The problem it boils down to is ease of communication. When you develop a new synthetic pathway, or you find the newest cancer drug, you want to tell the whole scientific community about it, and the medium for that is scientific articles, published in scientific journals after rigorous peer-review.
Those articles were traditionally printed on dead trees (i.e. paper) and are now mostly just read on-screen in PDF format. With both of these cases, it is not easily feasible to include 3D visualisation more than what is already done in class on a blackboard. Wedges, bold lines and parallel perspective are used all over the world and they mean the same thing. We already have a system that works well enough, why change?
I too sometimes run into the problem that I cannot easily visualize the 3D structure of some molecule.
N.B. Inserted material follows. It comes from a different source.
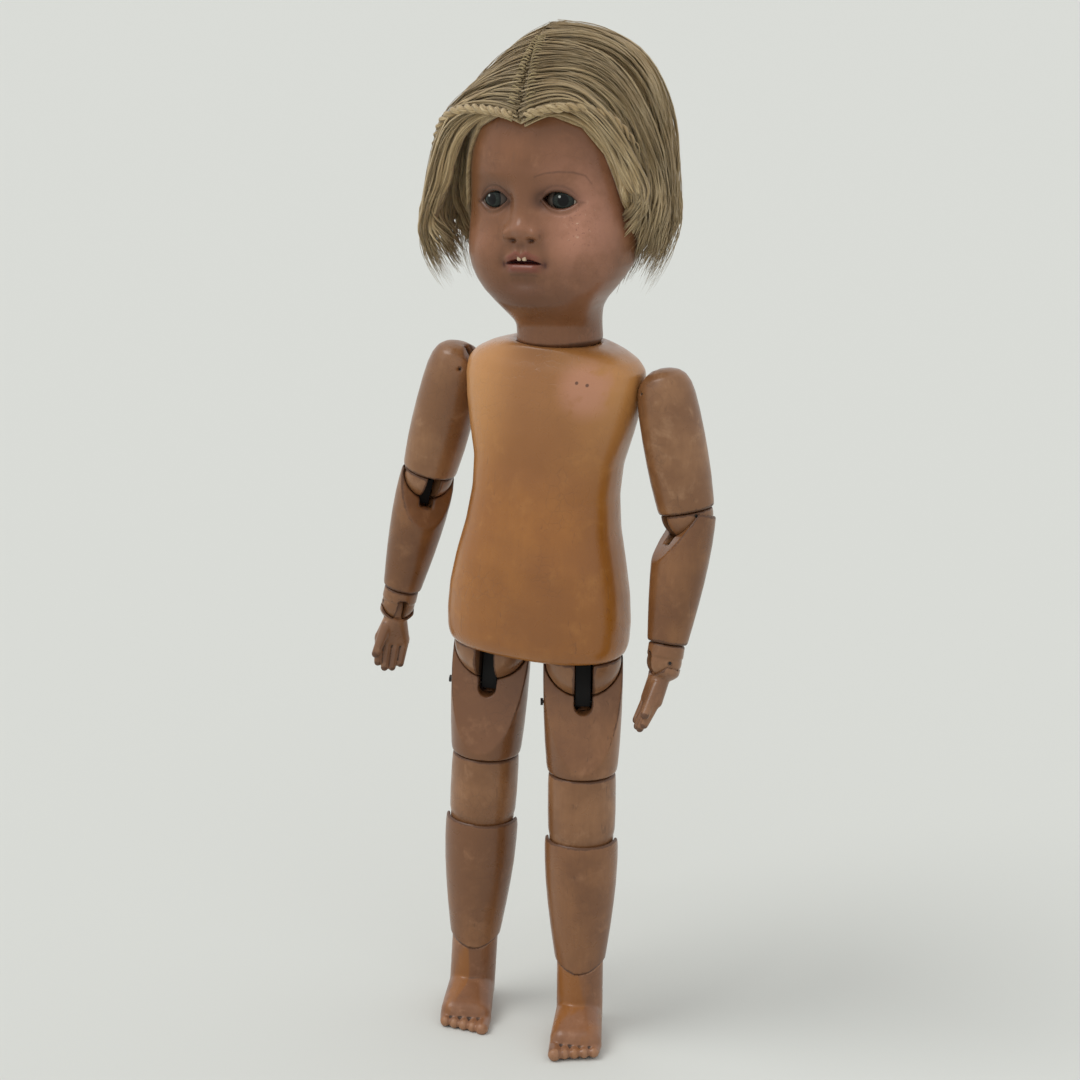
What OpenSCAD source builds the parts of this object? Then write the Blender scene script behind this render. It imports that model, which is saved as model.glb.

Then I build it from a model by hand, or on the computer. Those few cases where I had to do that simply do not justify the overhead if you want to do this for every molecule.
Surely a better system would teach everything in 3D first to gain a true visual and theoretical understanding of the subject, and ONLY THEN taught in 2D on how to simplify things for proper communication?
You are absolutely free to teach organic chemistry the way you want to. But you will then see, that this generates a bunch of work for the set-up of that system (figuring out which software to use, writing guides for the students to use the software) and basically everyone needs a screen in the lecture hall. A blackboard is readily available, easily erasable and as such the best option.